- **Written task**
Return exactly and only these lines: the first of the listing through the one containing "LATCH_WINDOW_HEIGHTS = (90.5, 92.5)".

- **Available data**
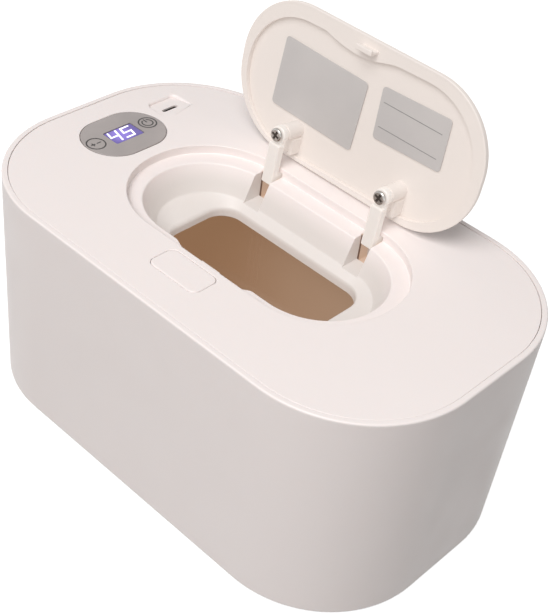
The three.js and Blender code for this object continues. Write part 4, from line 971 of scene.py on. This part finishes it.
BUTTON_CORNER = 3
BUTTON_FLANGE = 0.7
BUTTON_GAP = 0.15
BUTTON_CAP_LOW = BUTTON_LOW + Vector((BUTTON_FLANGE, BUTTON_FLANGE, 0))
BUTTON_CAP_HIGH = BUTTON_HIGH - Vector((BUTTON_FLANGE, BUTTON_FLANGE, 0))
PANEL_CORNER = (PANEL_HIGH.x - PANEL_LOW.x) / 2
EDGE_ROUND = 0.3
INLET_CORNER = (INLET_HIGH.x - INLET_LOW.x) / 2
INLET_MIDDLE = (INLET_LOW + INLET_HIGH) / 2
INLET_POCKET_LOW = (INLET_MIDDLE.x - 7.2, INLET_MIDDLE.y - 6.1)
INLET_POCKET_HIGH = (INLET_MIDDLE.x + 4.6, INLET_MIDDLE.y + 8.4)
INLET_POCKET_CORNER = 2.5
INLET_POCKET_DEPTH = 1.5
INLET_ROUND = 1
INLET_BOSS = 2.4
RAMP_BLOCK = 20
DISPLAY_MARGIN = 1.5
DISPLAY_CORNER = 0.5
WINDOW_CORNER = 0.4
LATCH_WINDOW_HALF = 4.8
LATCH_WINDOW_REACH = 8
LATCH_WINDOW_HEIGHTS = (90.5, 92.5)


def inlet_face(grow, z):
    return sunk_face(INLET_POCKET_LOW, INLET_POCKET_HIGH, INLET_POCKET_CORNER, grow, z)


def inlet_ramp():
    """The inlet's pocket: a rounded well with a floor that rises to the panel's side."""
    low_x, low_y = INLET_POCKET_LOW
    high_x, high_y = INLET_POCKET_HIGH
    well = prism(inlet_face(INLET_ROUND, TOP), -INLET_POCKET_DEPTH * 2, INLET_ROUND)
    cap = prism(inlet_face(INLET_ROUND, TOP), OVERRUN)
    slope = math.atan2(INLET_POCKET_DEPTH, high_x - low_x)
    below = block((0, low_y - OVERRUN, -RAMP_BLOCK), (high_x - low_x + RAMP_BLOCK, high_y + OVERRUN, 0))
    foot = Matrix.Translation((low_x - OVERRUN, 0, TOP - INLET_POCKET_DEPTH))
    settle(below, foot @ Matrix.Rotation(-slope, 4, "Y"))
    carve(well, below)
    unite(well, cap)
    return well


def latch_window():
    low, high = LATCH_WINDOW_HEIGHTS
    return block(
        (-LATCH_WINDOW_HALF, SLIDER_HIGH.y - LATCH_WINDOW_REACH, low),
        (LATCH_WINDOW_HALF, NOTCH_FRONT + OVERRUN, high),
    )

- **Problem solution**
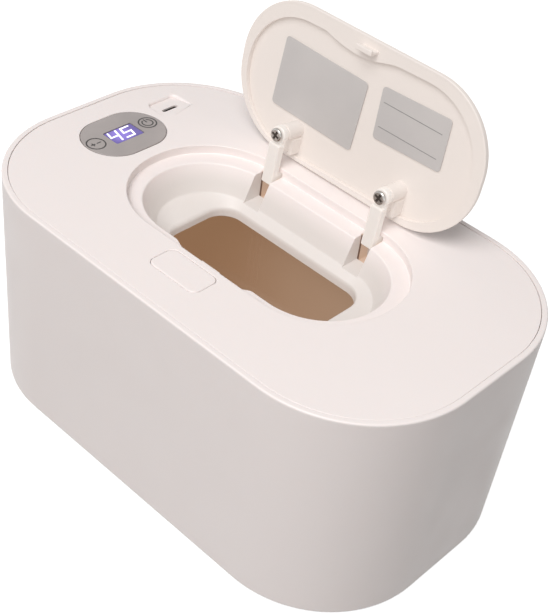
The three.js and Blender code for this object continues. Write part 4, from line 971 of scene.py on. This part finishes it.
BUTTON_CORNER = 3
BUTTON_FLANGE = 0.7
BUTTON_GAP = 0.15
BUTTON_CAP_LOW = BUTTON_LOW + Vector((BUTTON_FLANGE, BUTTON_FLANGE, 0))
BUTTON_CAP_HIGH = BUTTON_HIGH - Vector((BUTTON_FLANGE, BUTTON_FLANGE, 0))
PANEL_CORNER = (PANEL_HIGH.x - PANEL_LOW.x) / 2
EDGE_ROUND = 0.3
INLET_CORNER = (INLET_HIGH.x - INLET_LOW.x) / 2
INLET_MIDDLE = (INLET_LOW + INLET_HIGH) / 2
INLET_POCKET_LOW = (INLET_MIDDLE.x - 7.2, INLET_MIDDLE.y - 6.1)
INLET_POCKET_HIGH = (INLET_MIDDLE.x + 4.6, INLET_MIDDLE.y + 8.4)
INLET_POCKET_CORNER = 2.5
INLET_POCKET_DEPTH = 1.5
INLET_ROUND = 1
INLET_BOSS = 2.4
RAMP_BLOCK = 20
DISPLAY_MARGIN = 1.5
DISPLAY_CORNER = 0.5
WINDOW_CORNER = 0.4
LATCH_WINDOW_HALF = 4.8
LATCH_WINDOW_REACH = 8
LATCH_WINDOW_HEIGHTS = (90.5, 92.5)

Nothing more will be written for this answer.